Bonn. Durch Auswertung historischer Hirnoperationen hat ein internationales Forscherteam eine mögliche neue Zielstruktur zur Behandlung von Depressionen identifiziert. Die Studie unter Leitung der Universität Bonn erscheint in der Zeitschrift "Neuropsychopharmacology". Die Forscher hoffen nun auf neue Therapiemöglichkeiten bei schwersten Depressionen.

Bis vor gut 20 Jahren behandelten Ärzte Depressionen als Ultima Ratio auch chirurgisch. Dabei zerstörten sie bestimmte Regionen im Gehirn ihrer Patienten. Diese Operationen waren nicht ohne Risiko, erzielten zum Teil aber beachtliche Erfolge: In bis zu 70 Prozent der Fälle verbesserte sich das Befinden der Betroffenen deutlich.

Es wurden vier Areale identifiziert, deren Zerstörung besonders positive Effekte zeigte, die aber in unterschiedlichen Hirnregionen liegen. Die Forscher fanden nun ihren gemeinsamen Nenner: Alle sind mit dem medialen Vorderhirnbündel "verdrahtet", einem Strang, der sich vom Hirnstamm bis zur stirnseitigen Hirnrinde zieht.

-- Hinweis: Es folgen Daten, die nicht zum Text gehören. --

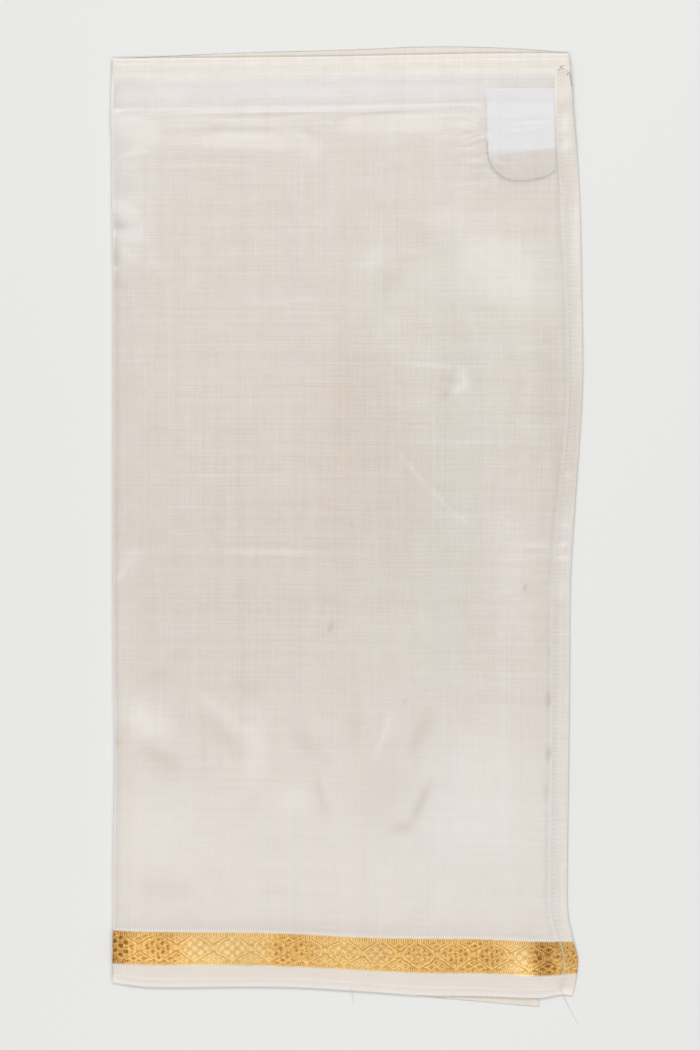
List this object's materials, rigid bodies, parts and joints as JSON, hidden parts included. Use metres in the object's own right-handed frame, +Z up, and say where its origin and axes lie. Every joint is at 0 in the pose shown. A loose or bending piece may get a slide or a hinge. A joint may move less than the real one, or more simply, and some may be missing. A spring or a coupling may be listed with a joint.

Er scheint Hirnbereiche zu verbinden, die bei der Depression eine Rolle spielen. "Dieser Euphorie-Schaltkreis ist daher möglicherweise eine interessante Zielstruktur für die Behandlung der Erkrankung", erklärt Prof. Volker Coenen. Der Neurochirurg leitet am Uniklinikum Bonn den Schwerpunkt für Stereotaxie und führt hochpräzise Eingriffe am Gehirn durch, die sogenannte tiefe Hirnstimulation. "Über das mediale Vorderhirnbündel könnten wir eventuell verschiedenste Hirnregionen gleichzeitig stimulieren und so die Symptome einer Depression mildern", hofft Coenen.

Dass eine Stimulation des medialen Vorderhirnbündels für gute Gefühle sorgt, ist schon seit 1954 aus Versuchen mit Ratten bekannt. Die Rolle der Hirnstruktur bei der Verarbeitung von Emotionen beim Menschen wurde aber nie näher untersucht.